The Aperture Science Handheld Portal Device could change your life.
Imagine a tool that lets you instantaneously cross vast distances by blowing holes through the time-space continuum. Put one hole in your office, one hole in your living room, and boom: No more endless commutes. No more pollution-spewing traffic jams. No more drive-time radio.
Unfortunately, the portal gun's range, for now, is limited to the environs of Aperture Laboratories. And its inventors — along with every other human in the Aperture complex — appear to be dead.
That's the dire situation at the beginning of "Portal 2," a new video game from Valve Corp. And GLaDOS, the psychotic artificial intelligence you dismantled in the original "Portal," is back in charge — and she isn't happy.
Each room in Aperture Laboratories is, essentially, a three-dimensional maze; you have to figure out how to use the portal gun and a handful of other gadgets to reach an inconveniently placed exit. Since the franchise has graduated from experiment to headliner, there are many more puzzles in "Portal 2" — and they've become even more devious.
There's also a batch of clever new toys to play with. Aerial Faith Plates fling your character across bottomless pits. Gels make the floor bouncy or slippery. Hard Light Bridges can be used to cross gaps or block turret fire. And the beloved Weighted Companion Cube returns with a cousin, the Laser Redirection Cube.
The most important returning character is GLaDOS (voiced by Ellen McLain), whose once helpful demeanor has curdled into murderous sarcasm.
But two new voices make equally memorable impressions. Wheatley, played by Stephen Merchant of "The Ricky Gervais Show," is a chatty, nervous A.I. who's eager to help you escape. Cave Johnson, performed by J.K. Simmons ("Spider-Man," "The Closer"), is Aperture's long-dead CEO whose gung-ho encouragement devolves into fatalism.

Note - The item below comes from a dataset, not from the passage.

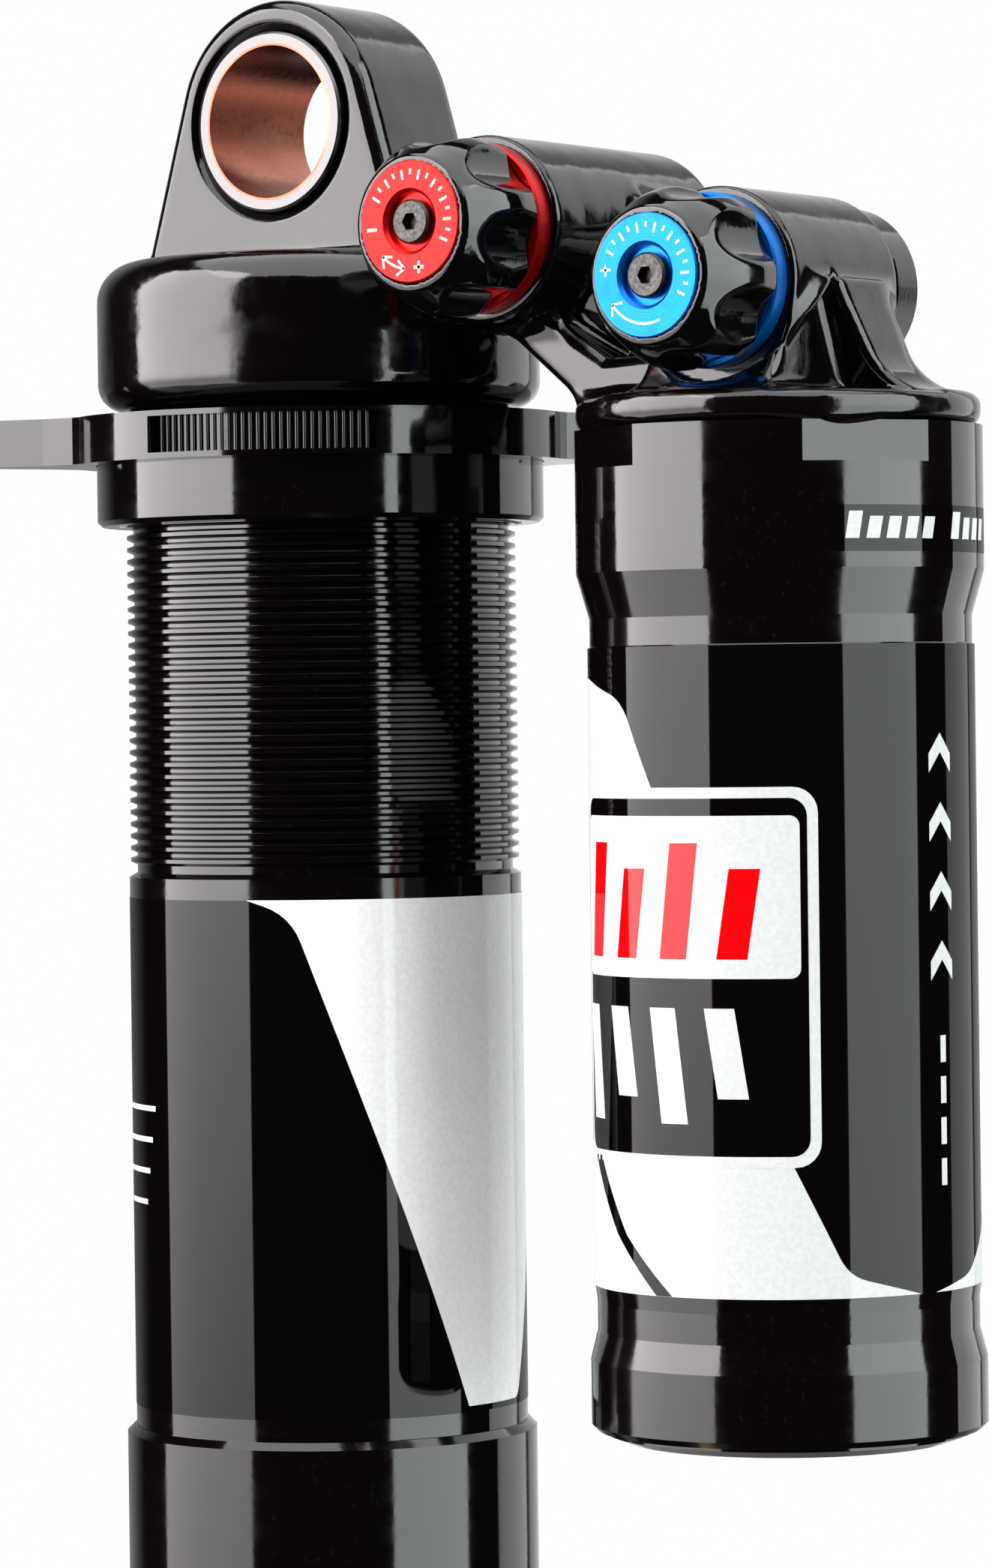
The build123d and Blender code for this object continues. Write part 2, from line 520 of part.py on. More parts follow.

The actors have created three of the most distinctive characters in video games. They are helped immeasurably by an often-hilarious script by a team led by former game critic Erik Wolpaw.
It took me about nine hours to finish the single-player adventure — but a few of those hours consisted of staring at the screen, trying to conjure up a solution to a particularly thorny brain-teaser. The puzzles are scrupulously fair; you're given exactly what you need in each room, and success depends on strategy.
Unfortunately, if you can't solve a puzzle, you're stuck. I found that some of the trickier solutions came to me if I stepped away for a while; it may also help to ask a friend to take a look.
In a market that's drowning in lookalike first-person shooters, the thought-provoking "Portal 2" is a blast.